* _Short exercise_
How many of these lines hold the string "materials"? Answer with the number only.
— START Given information —
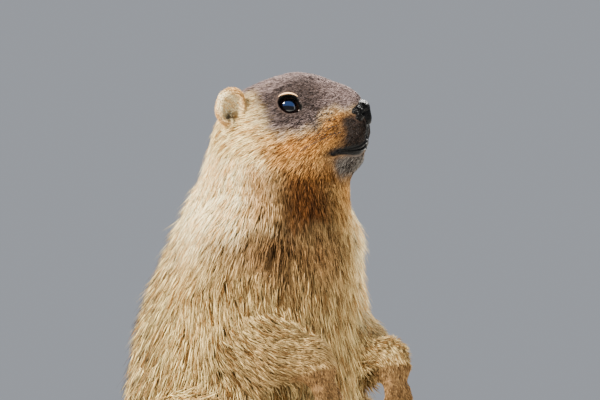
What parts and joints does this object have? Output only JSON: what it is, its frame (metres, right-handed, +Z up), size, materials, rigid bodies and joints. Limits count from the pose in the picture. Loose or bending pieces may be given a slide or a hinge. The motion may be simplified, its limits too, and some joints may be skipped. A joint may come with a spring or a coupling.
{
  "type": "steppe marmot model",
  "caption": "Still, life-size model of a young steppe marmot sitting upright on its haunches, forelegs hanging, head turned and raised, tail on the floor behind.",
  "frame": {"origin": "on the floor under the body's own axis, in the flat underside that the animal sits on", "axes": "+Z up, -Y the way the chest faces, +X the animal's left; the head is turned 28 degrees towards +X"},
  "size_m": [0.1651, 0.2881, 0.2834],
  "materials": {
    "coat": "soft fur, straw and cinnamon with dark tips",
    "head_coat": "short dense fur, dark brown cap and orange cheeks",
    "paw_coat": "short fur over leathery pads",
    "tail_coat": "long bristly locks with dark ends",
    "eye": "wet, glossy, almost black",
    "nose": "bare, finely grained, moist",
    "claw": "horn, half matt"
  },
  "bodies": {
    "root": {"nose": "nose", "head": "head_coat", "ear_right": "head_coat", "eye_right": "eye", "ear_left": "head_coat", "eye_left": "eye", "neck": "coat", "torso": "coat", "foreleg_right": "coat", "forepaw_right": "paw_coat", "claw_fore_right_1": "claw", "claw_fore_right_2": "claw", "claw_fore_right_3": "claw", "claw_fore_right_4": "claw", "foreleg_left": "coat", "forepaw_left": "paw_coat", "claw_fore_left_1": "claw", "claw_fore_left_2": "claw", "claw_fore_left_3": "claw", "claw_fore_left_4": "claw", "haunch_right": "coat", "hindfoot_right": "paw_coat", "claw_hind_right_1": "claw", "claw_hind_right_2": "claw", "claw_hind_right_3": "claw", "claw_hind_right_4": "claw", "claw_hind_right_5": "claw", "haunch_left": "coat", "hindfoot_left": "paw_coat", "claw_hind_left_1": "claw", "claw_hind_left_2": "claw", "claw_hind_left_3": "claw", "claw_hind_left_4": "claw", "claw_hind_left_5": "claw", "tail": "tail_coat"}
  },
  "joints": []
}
— END Given information —
* _Solution to the problem_
2